What to do: What do the lines from the top of the data through the line with "CAMERA_TURN = math.radians(5.34)" say? Quote them exactly and include both ends.

Data block:
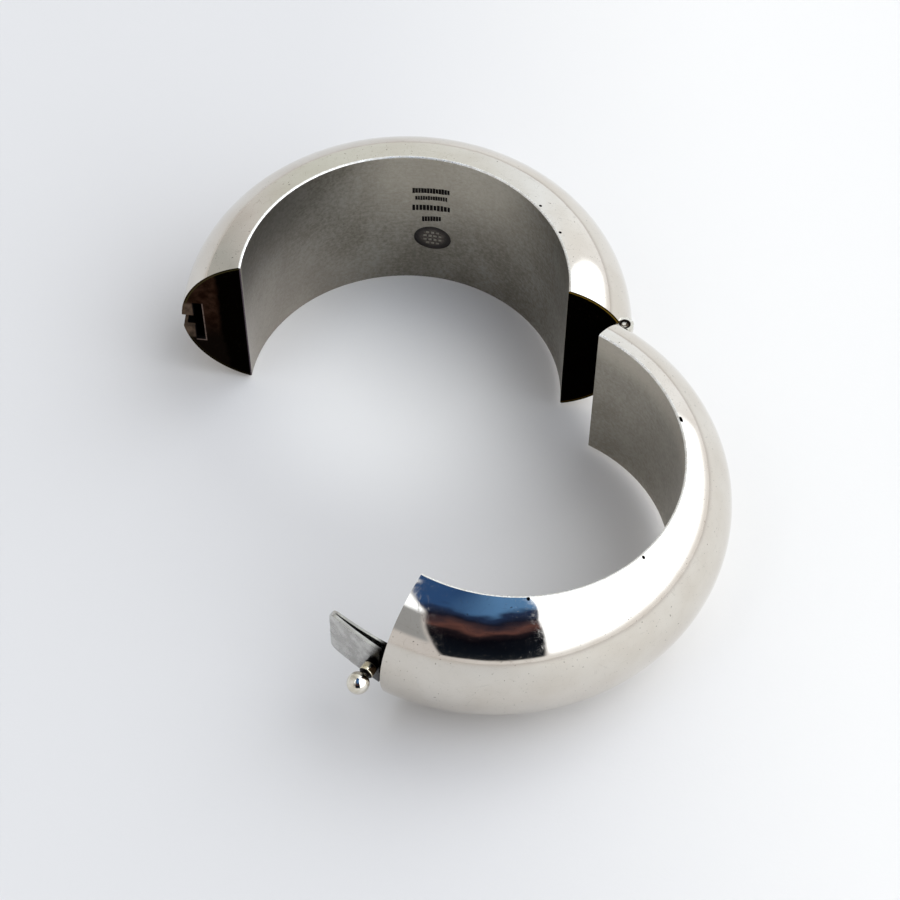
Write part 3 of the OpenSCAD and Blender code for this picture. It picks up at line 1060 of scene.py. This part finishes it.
def ball_silver(name):
    """Bright ball and golden white collar, black in the groove between them and where the neck leaves the
    leaf.
    """
    material, place = new_finish(name, (236, 232, 222), 1.0, 0.12)
    cloud = grain(place, 0.7, 4.0)
    lines = scratches(place, 1.0, 0.025)
    across, _, _ = shut_place(place, True)
    out = across * -1.0
    colour = blended(eased(cloud, 0.35, 0.7), (230, 225, 213), (216, 208, 190))
    collar = eased(out, NECK_END - 0.1, NECK_END + 0.1, 1.0, 0.0)
    colour = blended(collar, colour, (232, 222, 194))
    colour = blended(lines * 0.3, colour, (130, 120, 104))
    groove = within(out, NECK_END - 0.04, NECK_END + BALL_GROOVE + 0.16, 0.04)
    groove = most(groove, eased(out + cloud * 0.3, LEAF_FACE + 0.75, LEAF_FACE + 1.05, 1.0, 0.0))
    colour = blended(groove, colour, (20, 16, 14))
    rough = eased(cloud, 0.3, 0.7, 0.08, 0.16) + groove * 0.4
    return dressed(material, colour, rough, cloud * 1.2 - lines * 1.2, 0.002)


# Camera, as solved from the photograph
LENS = 88.4
SENSOR = 36
CAMERA_AT = (33.80, -266.76, 333.52)
CAMERA_DOWN = math.radians(52.63)
CAMERA_ROLL = math.radians(0.91)
CAMERA_TURN = math.radians(5.34)


def set_camera():
    camera = placed("camera", bpy.data.cameras.new("camera"))
    bpy.context.scene.camera = camera
    camera.data.lens = LENS
    camera.data.sensor_width = SENSOR
    camera.data.clip_start = 0.01
    camera.data.clip_end = 20
    ahead = Vector((0, math.cos(CAMERA_DOWN), -math.sin(CAMERA_DOWN)))
    level = Vector((1, 0, 0))
    upward = level.cross(ahead)
    right = math.cos(CAMERA_ROLL) * level + math.sin(CAMERA_ROLL) * upward
    up = -math.sin(CAMERA_ROLL) * level + math.cos(CAMERA_ROLL) * upward
    turn = Matrix.Rotation(CAMERA_TURN, 3, "Z") @ Matrix((right, up, -ahead)).transposed()
    camera.matrix_world = Matrix.Translation(Vector(CAMERA_AT) * MM) @ turn.to_4x4()


# Colours of the surroundings as they look in the silver, by their bearing clockwise from +Y in degrees
WALLS_BY_BEARING = (
    (90, (220, 212, 202)), (147, (216, 209, 200)), (200, (186, 178, 170)), (240, (196, 190, 182)),
    (290, (178, 174, 166)), (312, (158, 155, 146)), (326, (184, 177, 168)), (340, (190, 188, 175)),
    (358, (205, 202, 192)), (372, (222, 221, 216)), (384, (228, 225, 218)), (402, (226, 220, 212)),
    (450, (220, 212, 202)))
# Dark card behind the camera by its height in degrees, and its blue top at either side
CARD_BY_HEIGHT = (
    (4, (24, 27, 30)), (12, (12, 16, 22)), (26, (7, 7, 12)), (33, (30, 22, 24)), (38, (88, 57, 50)),
    (42, (58, 42, 43)), (47, (20, 22, 34)), (52, (30, 42, 66)))
CARD_BLUE_LEFT = (40, 67, 104)
CARD_BLUE_RIGHT = (82, 120, 158)
WINDOW_WHITE = (255, 254, 250)
WINDOW_STRENGTH = 1.68
# The window's soft edges: bearings of its sides, the first of which leans, and heights of its foot
WINDOW_FROM = (40.0, 44.0)
WINDOW_TO = (150.5, 153.0)
WINDOW_LEAN = 0.33
WINDOW_FOOT = (1.0, 12.0)
# Grey panel and white gap between the card and the walls, and the way that the card faces
PANEL_GREY = (140, 138, 134)
GAP_STRENGTH = 1.2
CARD_FACES = math.radians(195)
# How tall the waves are that the card's bands run in, in degrees
CARD_WAVES = 26.0
# Bearings of the camera's side, from which the matt floor gets this much less light, and its share of
# more light from all round
CAMERA_SIDE = (128.0, 205.0)
CAMERA_SIDE_LESS = 0.7
FLOOR_MORE = 0.08
PLAIN_PAPER = (232, 234, 238)


def ramp(value, stops):
    """Colour that runs through stops of (value, light) in turn."""
    tree = value.tree
    first, last = stops[0][0], stops[-1][0]
    made = tree.nodes.new("ShaderNodeValToRGB")
    elements = made.color_ramp.elements
    while len(elements) < len(stops):
        elements.new(0.5)
    for element, (place, colour) in zip(elements, stops):
        element.position = (place - first) / (last - first)
        element.color = colour
    feed(tree, made.inputs[0], (value - first) * (1 / (last - first)))
    return made.outputs[0]


def window_light():
    """Plain soft studio light all round, by bearing (clockwise from +Y) and height, in degrees: a
    wide white window at +X, pale walls, and a plain dark card with a blue top behind the camera."""
    world = bpy.data.worlds.new("studio")
    bpy.context.scene.world = world
    world.use_nodes = True
    tree = world.node_tree
    way = node(tree, "ShaderNodeTexCoord").outputs["Generated"]
    x, y, z = parts_of(way)
    to_degrees = 180 / math.pi
    around = x.work("ARCTAN2", y) * to_degrees
    turn = around + around.work("LESS_THAN", 0.0) * 360.0
    swept = around + around.work("LESS_THAN", 90.0) * 360.0
    rise = arcsine(z) * to_degrees

    def light(colour, strength=1.0):
        """Light that looks like this colour once the silver has tinted it."""
        return tuple(strength * c / tint for c, tint in zip(linear(*colour), SILVER[:3])) + (1.0,)

    def lit(stops):
        return [(place, light(colour)) for place, colour in stops]

    colour = ramp(swept, lit(WALLS_BY_BEARING))
    window = eased(turn + rise * WINDOW_LEAN, *WINDOW_FROM) * eased(turn, *WINDOW_TO, 1.0, 0.0)
    window = window * eased(rise, *WINDOW_FOOT)
    colour = blended(window, colour, light(WINDOW_WHITE, WINDOW_STRENGTH))
    # The card widens to the left above 48 degrees
    left = most(rise * 0.33 + 193.0, (rise - 48.0) * 1.45 + 209.0)
    right = least(rise * -0.08 + 153.5, (rise - 46.0) * -0.35 + 150.0)
    beside = swept - left
    above_grey = eased(beside, 0.0, 3.0) * eased(beside, 18.0, 24.0, 1.0, 0.0)
    colour = blended(above_grey * eased(rise, 12.0, 18.0), colour, light(PANEL_GREY))
    colour = blended(above_grey * eased(rise, 42.0, 47.0), colour, light(WINDOW_WHITE, GAP_STRENGTH))
    card = eased(beside, -1.0, 1.0, 1.0, 0.0) * eased(swept - right, -1.0, 1.0) * eased(rise, 2.5, 4.5)
    # Its top reaches on past the point overhead
    across = x * math.cos(CARD_FACES) - y * math.sin(CARD_FACES)
    away = -x * math.sin(CARD_FACES) - y * math.cos(CARD_FACES)
    overhead = within(across, -0.24, 0.28, 0.015) * eased(away, 0.22, 0.26, 1.0, 0.0)
    overhead = overhead * eased(rise, 70.0, 74.0)
    card = most(card, overhead)
    blue = blended(eased(swept, 160.0, 212.0), light(CARD_BLUE_RIGHT), light(CARD_BLUE_LEFT))
    wave = grain(way, 4.0, 2.0) * CARD_WAVES - CARD_WAVES / 2
    height = rise + wave * eased(rise, 8.0, 30.0, 0.2, 1.0)
    shade = blended(eased(height, 53.0, 60.0), ramp(height, lit(CARD_BY_HEIGHT)), blue)
    colour = blended(card, colour, shade)
    sky = tree.nodes["Background"]
    tree.links.new(colour, sky.inputs["Color"])
    # The matt floor gets less light from the side that the camera stands on
    ray = node(tree, "ShaderNodeLightPath").outputs
    matt = Formula(tree, ray["Is Diffuse Ray"])
    shaded = within(swept, *CAMERA_SIDE, 22.0) * -CAMERA_SIDE_LESS
    feed(tree, sky.inputs["Strength"], matt * (shaded + FLOOR_MORE) + 1.0)
    # What the camera sees past the floor's edge is plain
    plain = node(tree, "ShaderNodeBackground", Color=linear(*PLAIN_PAPER))
    mix = node(tree, "ShaderNodeMixShader")
    feed(tree, mix.inputs[0], ray["Is Camera Ray"])
    tree.links.new(sky.outputs[0], mix.inputs[1])
    tree.links.new(plain.outputs[0], mix.inputs[2])
    tree.links.new(mix.outputs[0], tree.nodes["World Output"].inputs["Surface"])


FLOOR_REACH = 1500
FLOOR_ROUGH = 0.75


def pale_floor():
    """Wide pale floor with painted light and shade: lighter towards the window and inside the ring, and
    darker far off.
    """
    mesh = bpy.data.meshes.new("floor")
    r = FLOOR_REACH * MM
    mesh.from_pydata([(-r, -r, 0), (r, -r, 0), (r, r, 0), (-r, r, 0)], [], [(0, 1, 2, 3)])
    floor = placed("floor", mesh)
    material, place = new_finish("pale_paper", (232, 233, 236), 0.0, FLOOR_ROUGH)
    x, y, _ = parts_of(place)
    # Painted light: lighter towards the window
    lit = eased(x + y * 0.2, -20.0, 90.0)
    near = blended(lit, (216, 213, 210), (236, 232, 226))
    # Painted light: lighter inside the ring
    painted_ring_light = eased(length_of(x, y - 6.0), 12.0, 44.0, 1.0, 0.0)
    near = blended(painted_ring_light, near, (245, 242, 237))
    # Painted shade: darker far off
    far = eased(length_of(x, y), 180.0, 700.0)
    colour = blended(far, near, (205, 197, 190))
    mesh.materials.append(dressed(material, colour, FLOOR_ROUGH, grain(place, 1.5, 1.0), 0.01))


set_camera()
window_light()
pale_floor()

satin = satin_silver("satin_silver")
# Unpolished metal, coloured black inside the slot, the pits and the hollow
inside = mottled(
    "dark_inside", mean=((24, 20, 18), 0.0, 0.7, 0.1), grains=(1.5, 4.0), under=(8, 6, 6),
    over=(24, 19, 17), spread=(0.35, 0.7), rough=(0.6, 0.85), relief=0.02)
rim = rim_silver("rim_silver")
tongue = clasp_silver("clasp_silver")
ring_tree = half_ring_tree()

polish = polished_silver("polished_silver")
common = {DOME: polish, WALL: satin, RIM: rim, INSIDE: inside,
          KNUCKLE: knuckle_silver("knuckle_silver")}

back_finishes = {**common, PLATE: dark_patina("dark_patina_back", False), STRUCK: inside,
                 FIELD: struck_field("struck_field")}
back = made_by(half_tree("back_half_nodes", 1, ring_tree, back_finishes), "back_half_dressed")
settled(back, False, true_normals(back))

front_finishes = {**common, PLATE: dark_patina("dark_patina_front", True)}
front = made_by(half_tree("front_half_nodes", -1, ring_tree, front_finishes), "front_half_dressed")
front = united(front, inner_strip(tongue))
settled(front, True, true_normals(front))

leaf = united(sprung_leaf(tongue), turned_ball(ball_silver("ball_silver")))
settled(leaf, True)

pin = frame["nodes"]["hinge_pin"]
pin.data.materials.clear()
# Drawn wire with dark stains
wire = mottled(
    "drawn_wire", mean=((214, 208, 196), 1.0, 0.5), grains=(1.6, 3.0), under=(226, 220, 208),
    over=(92, 80, 68), spread=(0.42, 0.58), rough=(0.42, 0.62), relief=0.01)
pin.data.materials.append(wire)

for piece, body, cad_node, slot in (
        (back, "back", "back_half", "polished_silver"),
        (front, "front", "front_half", "polished_silver"),
        (leaf, "leaf", "push_leaf", "clasp_silver")):
    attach(piece, body)
    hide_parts(cad_node)

bpy.context.scene.view_settings.view_transform = "Standard"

The answer:
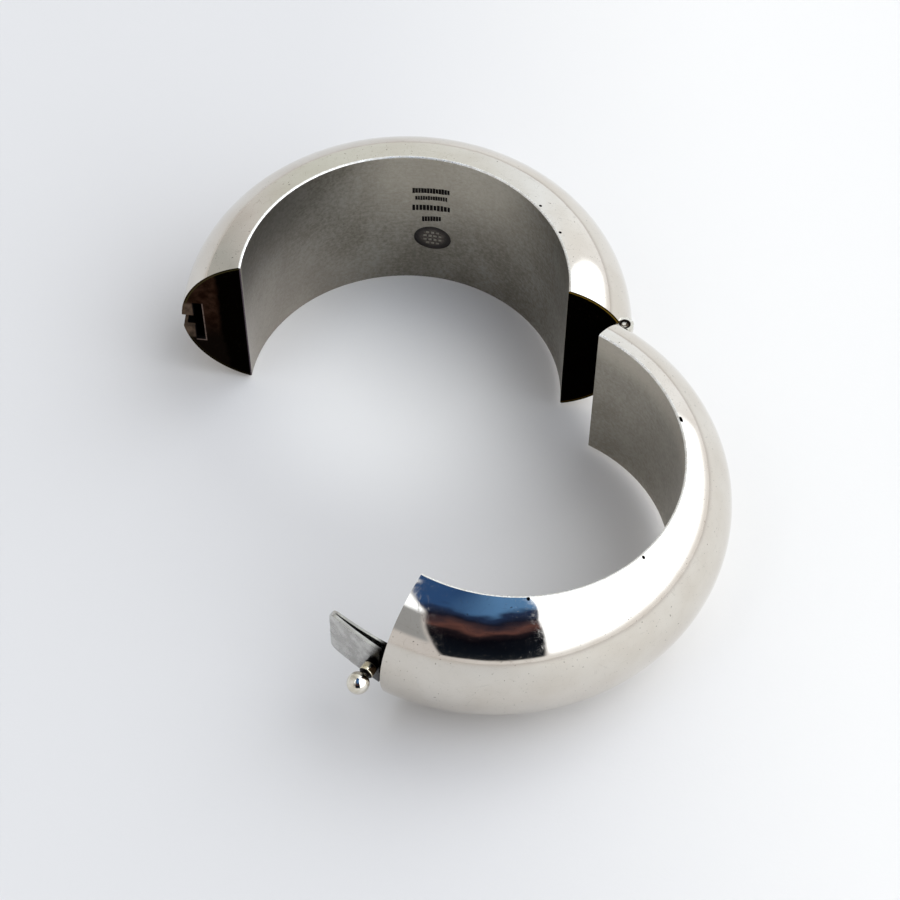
Write part 3 of the OpenSCAD and Blender code for this picture. It picks up at line 1060 of scene.py. This part finishes it.
def ball_silver(name):
    """Bright ball and golden white collar, black in the groove between them and where the neck leaves the
    leaf.
    """
    material, place = new_finish(name, (236, 232, 222), 1.0, 0.12)
    cloud = grain(place, 0.7, 4.0)
    lines = scratches(place, 1.0, 0.025)
    across, _, _ = shut_place(place, True)
    out = across * -1.0
    colour = blended(eased(cloud, 0.35, 0.7), (230, 225, 213), (216, 208, 190))
    collar = eased(out, NECK_END - 0.1, NECK_END + 0.1, 1.0, 0.0)
    colour = blended(collar, colour, (232, 222, 194))
    colour = blended(lines * 0.3, colour, (130, 120, 104))
    groove = within(out, NECK_END - 0.04, NECK_END + BALL_GROOVE + 0.16, 0.04)
    groove = most(groove, eased(out + cloud * 0.3, LEAF_FACE + 0.75, LEAF_FACE + 1.05, 1.0, 0.0))
    colour = blended(groove, colour, (20, 16, 14))
    rough = eased(cloud, 0.3, 0.7, 0.08, 0.16) + groove * 0.4
    return dressed(material, colour, rough, cloud * 1.2 - lines * 1.2, 0.002)


# Camera, as solved from the photograph
LENS = 88.4
SENSOR = 36
CAMERA_AT = (33.80, -266.76, 333.52)
CAMERA_DOWN = math.radians(52.63)
CAMERA_ROLL = math.radians(0.91)
CAMERA_TURN = math.radians(5.34)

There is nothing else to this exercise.